26.8.08

Ser Mulher



Todos os dias ao despertar travo uma luta com o agodão fino e suave que insiste em me prender, me enlaçar e envolver em suas tramas suaves, nitidas e bem desenhadas. E num esforço vital, os olhos cerrados, tímidos e fracos aos poucos violados permitem que a luz tênue lhe acaricie.

O grande astro, imenso, imponente e dourado lá fora ruge, inundando o resquício de trevas do que outrora fora o leito de um corpo inerte.
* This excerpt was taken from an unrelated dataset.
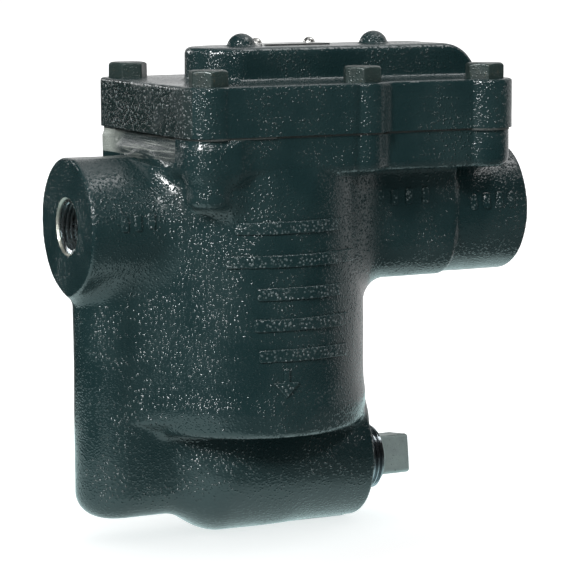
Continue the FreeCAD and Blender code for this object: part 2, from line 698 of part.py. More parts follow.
NODES = {
    "body": body,
    "cap": cap,
    "cap_gasket": cap_gasket,
    "cap_bolts": cap_bolts,
    "nameplate": nameplate,
    "nameplate_screws": nameplate_screws,
    "strainer_plug": strainer_plug,
    "strainer_screen": strainer_screen,
    "inlet_tube": inlet_tube,
    "valve_seat": valve_seat,
    "seat_gasket": seat_gasket,
    "lever_bracket": lever_bracket,
    "bracket_screws": bracket_screws,
    "fulcrum_pin": fulcrum_pin,
    "pin_retainer": pin_retainer,
    "lever_arm": lever_arm,
    "valve_head": valve_head,
    "bucket": bucket,
    "bucket_clip": bucket_clip,
    "clip_rivets": clip_rivets,
    "bucket_bail": bucket_bail,
    "bucket_weight": bucket_weight,
}

os.makedirs("parts", exist_ok=True)
for node, make in NODES.items():
    shape = make()
    shape.exportStep("parts/" + node + ".step")
    print(node, len(shape.Solids), shape.isValid(), round(shape.Volume, 1), shape.BoundBox)
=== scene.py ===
import math

import bmesh
import bpy
import numpy as np
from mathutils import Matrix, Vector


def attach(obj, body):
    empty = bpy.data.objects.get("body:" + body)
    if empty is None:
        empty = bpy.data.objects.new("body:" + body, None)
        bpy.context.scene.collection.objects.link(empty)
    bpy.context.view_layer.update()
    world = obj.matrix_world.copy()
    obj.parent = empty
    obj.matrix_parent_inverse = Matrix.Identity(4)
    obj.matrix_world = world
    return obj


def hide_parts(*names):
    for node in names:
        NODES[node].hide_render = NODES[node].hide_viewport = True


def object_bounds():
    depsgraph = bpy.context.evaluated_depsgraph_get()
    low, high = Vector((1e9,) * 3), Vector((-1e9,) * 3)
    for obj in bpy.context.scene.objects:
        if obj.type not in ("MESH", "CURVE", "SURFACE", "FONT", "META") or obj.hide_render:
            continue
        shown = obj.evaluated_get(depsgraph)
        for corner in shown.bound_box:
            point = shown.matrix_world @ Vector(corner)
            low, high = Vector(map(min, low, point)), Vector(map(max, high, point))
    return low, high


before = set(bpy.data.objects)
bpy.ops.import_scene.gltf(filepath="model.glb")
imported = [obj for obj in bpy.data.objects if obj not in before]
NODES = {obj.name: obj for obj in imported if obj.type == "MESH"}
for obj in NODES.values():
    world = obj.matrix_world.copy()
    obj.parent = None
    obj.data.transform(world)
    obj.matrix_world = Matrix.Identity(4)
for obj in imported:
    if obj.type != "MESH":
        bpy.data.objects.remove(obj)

import openvdb
from mathutils import Matrix, Vector

CAD_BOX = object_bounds()
MM = 0.001

# ---------------------------------------------------------------- sizes, in millimetres
X = (1, 0, 0)
Z = (0, 0, 1)

# Ports
FACE_TO_FACE = 191.0
BOSS_R = 26.6
PORT_MOUTH_R = 11.3
PORT_R = 9.2
PORT_BORE_END = 19.2

# Body casting
CHAMBER_X = 75.2
CHAMBER_R = 47.6
CHAMBER_BORE_R = 37.5
CHAMBER_BOTTOM = -81.4
CHAMBER_FLOOR = -75
COLUMN_X = 19.2
COLUMN_R = 16.0
COLUMN_BORE_R = 8.5
COLUMN_BOTTOM = -114.9
STRAINER_Z = -97.8
STRAINER_R = 26.2
STRAINER_START = 48.4
STRAINER_END = 120.8
STRAINER_BORE_R = 15.0
SCREEN_SEAT_X = 38
FOOT_X = 91
FOOT_HALVES = (27, 4.5)
BLOCK_END = 158.0
BLOCK_HALF = 27.2
BLOCK_BOTTOM = -26.1
DROP_X = 137
DROP_R = 10.0
BODY_TOP = 34.5
BODY_INSET = 1.2
FLANGE_BOTTOM = 19.7
LEFT_BOSS_BOTTOM = 8.6
NOTCH_X = 34.2
NOTCH_Z = 26.2
NOTCH_HALF = 29

# Cap casting
CAP_BOTTOM = 35.3
CAP_TOP = 54.6
CAP_LEFT = 31.5
CAP_RIGHT = 173.8
CAP_HALF = 48.7
LOBE_R = 10.0
RIDGE_TOP = 67.6
RIDGE_HALF = 17.2
RIDGE_LEFT_X = 69.0
RIDGE_NOSE_X = 157.0
RIDGE_REACH = 15.8
BUMP_XS = (74.8, 133.6)
BUMP_R = 5.9
VALVE_X = 62

# Cap screws
BOLT_XS = (42.6, 108.0, 162.8)
BOLT_Y = 38.7
BOLT_TURNS = (-15.5, 20.0, -22.0, 27.0, -18.0, 12.0)
BOLT_PLACES = [(x, y) for x in BOLT_XS for y in (-BOLT_Y, BOLT_Y)]
BOLT_R = 4.7
BOLT_HEAD_H = 6.1
BOLT_HALF_FLATS = 6.95

# Strainer plug
PLUG_Z = -101.0
PLUG_START = 107.0
PLUG_END = 146.4
PLUG_HALF_SQUARE = 7.95
PLUG_HOLE_R = 13.38
PLUG_ROOT_R = 12.3
THREAD_PITCH = 1.814

# Blank raised marks on the front: bars as (middle x, half length, z), pads as (x, z)
BARS = ((74.0, 22.5, 0.5), (76.3, 28.0, -12.3), (78.0, 18.5, -24.9), (79.4, 21.0, -36.9), (79.9, 20.0, -48.7))
MARKS = (
    (13, 3), (18.5, 3), (24, 3.5),
    (122, 7.6), (128.5, 7.8), (135, 7.9), (142.5, 8),
    (165.5, 4), (171.5, 4.4), (177.5, 4.5), (183, 4.2),
)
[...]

E é quando seus braços e seus imensos tentáculos adentram pela janela, recém aberta e com a permissão de seu dono, que me questiono quanto as escolha que fiz e que fizeram para mim.

Cansei de ouvir falar sobre a complexidade do ser feminino, quase sempre essa abordagem é feita por um menino, é certo que as diferenças entre esses universos antagônicos vão além de uma coincidência silábica, mas hoje não é dia de falar de mulheres e de meninos.

Penso todos os dias, no executar da minha rotina como seria a vida das mulheres que me antecederam. Minha bisavó tinha sua vida regrada, era submissa e amou um marido que não queria, foi escolhida, mas não pode escolher, teve tantos filhos quanto o marido quis, e nas suas fotos amareladas, por conta do tempo que nada poupa, há um sorriso apagado, um corpo ereto forçado a enfrentar o que a vida lhe reservou. Minha avó não quis o mesmo destino, mas quando se viu com seus quase 10 filhos, não teve jeito, nas suas contas foram mais de três maridos. As filhas dela estavam libertas, a alforria foi decretada, já era possível casar por amor.

Minha mãe casou-se tarde, talvez por amor ou desespero, porque as amigas já estavam compromissadas e não queria ser conhecida como aquela que não foi escolhida, ou no popular, aquela que tem vocação para ser "tia".

O olhar da minha bisavó manifestava o desejo de não estar no leito de um homem que não escolheu, ela não pediu para ser escolhida, pouco depois as mulheres da época de minha mãe, ela e suas jovens amigas temiam não ser escolhida por homem algum. O que na concepção de uma época era sorte, de outra era infortúnio.

Acordo todos os dias com o peso das escolhas que essas mulheres distintas fizeram para mim. Trago nas mãos a liberdade, presente das gerações que me antecederam, posso fazer o que quizer com meu corpo, minha imagem, meus sentimento, por causa delas hoje o leito não é mais deles, é meu, e posso deitar nele quantos homens desejar, hoje o ventre não é mais deles, e posso ter tantos filhos quanto quizer.

Quando cerro os olhos e o astro-rei deu lugar a bela, solitária e prateada lua, me lembro dessas mulheres e de muitas mais que mudam a história diariamente e que desesperadas ou não, possuem algo de que partilham, mesmo sem escolha _"fazem tudo com e por amor".